The amount of USDC locked in the Layer 1 bridge contract remains unchanged through the entire process, meaning deUSDC on both Arbitrum and Optimism remains 100% collateralised and fully redeemable for the Ethereum-locked USDC.
When slippage in the AMM pool occurs (when deUSDC or USDC is removed or inserted from the pool), external LPs are incentivised to rebalance the pools by either depositing more funds or withdrawing funds back to Ethereum via the official Arbitrum and Optimism bridges (the simple lock and mint bridges), with a wait/challenge time, before redeeming for the underlying locked assets.
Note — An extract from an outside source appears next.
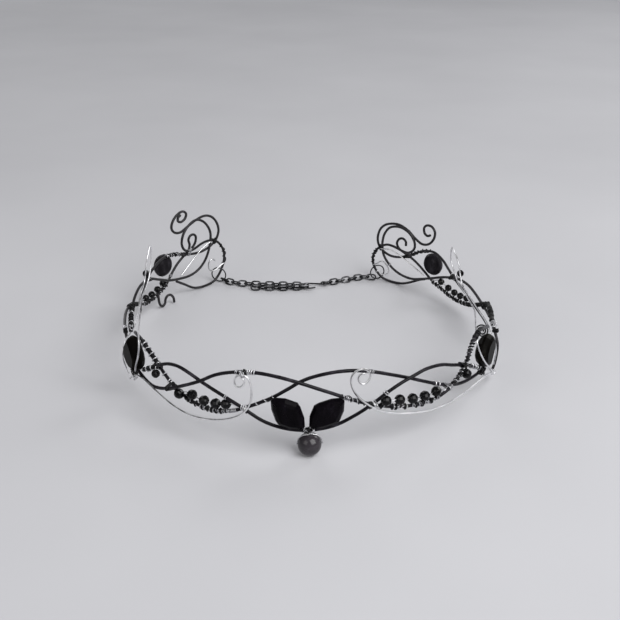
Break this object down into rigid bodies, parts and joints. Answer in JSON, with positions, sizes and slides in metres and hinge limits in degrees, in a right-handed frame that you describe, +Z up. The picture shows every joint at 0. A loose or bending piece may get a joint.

The Hop bridge works in much the same way, and both Hop & DeBridge operate slashing to encourage validator nodes to remain honest and to keep the bridges functioning within service level agreements, or SLAs.
Advantages
The use of specialised bridging assets in an AMM pool, as an intermediary step in the bridging process, effectively incentivises liquidity where it is needed in the system while allowing external liquidity providers to capture arbitrage profits resulting from slippage.
Disadvantages
This approach can be more costly to users, as instead of offering a 1:1 exchange rate across the bridge, the AMM pools result in slippage.
There are also risks to LPs whose funds are deposited to the specialised bridge asset liquidity pools or who are holding the specialised bridge assets as a form of IOU awaiting redemption.